The two-story brick building consists of a large central structure flanked by diagonal wings. There are numerous exterior bays, each topped with a parapet capped with masonry and a finial. Religious themes are included throughout the house, both on the exterior and the interior. On the exterior, medallions, shields and crests are set into the brickwork, and a copper statue of the Archangel Michael defeating Satan is prominent. The interior is finished with oak, stone and masonry. The residence had, at one time, the largest collection of Pewabic glazed pottery tile in Michigan.

Bishop Gallagher lived in this house until his death in 1937. Subsequent archbishops of Detroit (Cardinals Edward Mooney and John Dearden) also lived in the home. Upon Cardinal Dearden's death in 1988, the archdiocese sold the mansion in 1989 to John Salley of the Detroit Pistons.

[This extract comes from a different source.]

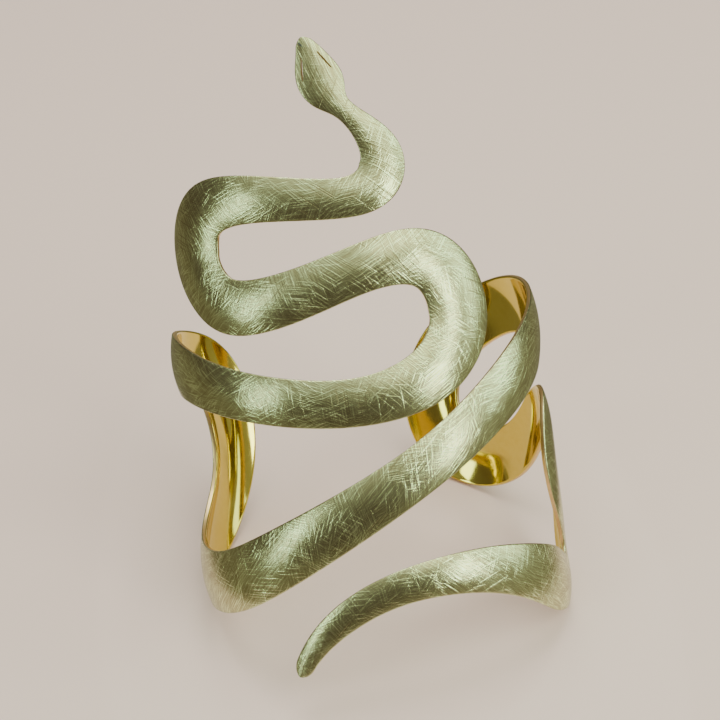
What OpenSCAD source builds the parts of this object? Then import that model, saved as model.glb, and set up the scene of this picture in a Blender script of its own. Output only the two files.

In 1995, the property was sold by Salley to Bishop Wayne T. Jackson of Great Faith Ministries International, who used it as a home and as offices for his ministry. In 2017, the mansion was sold by Jackson for more than $2.5 million to a real estate developer from California who collects historic houses.

Forbidden Fruits (2006), a movie produced by Marc Cayce, was filmed inside the Bishop Gallagher residence.


Palmer Woods is within the Detroit Public Schools district. Residents are zoned to Palmer Park Preparatory Academy, formerly the Barbara Jordan School, for elementary and middle school. All residents are zoned to Mumford High School. Palmer Park is operated by teachers and not by a principal administrator.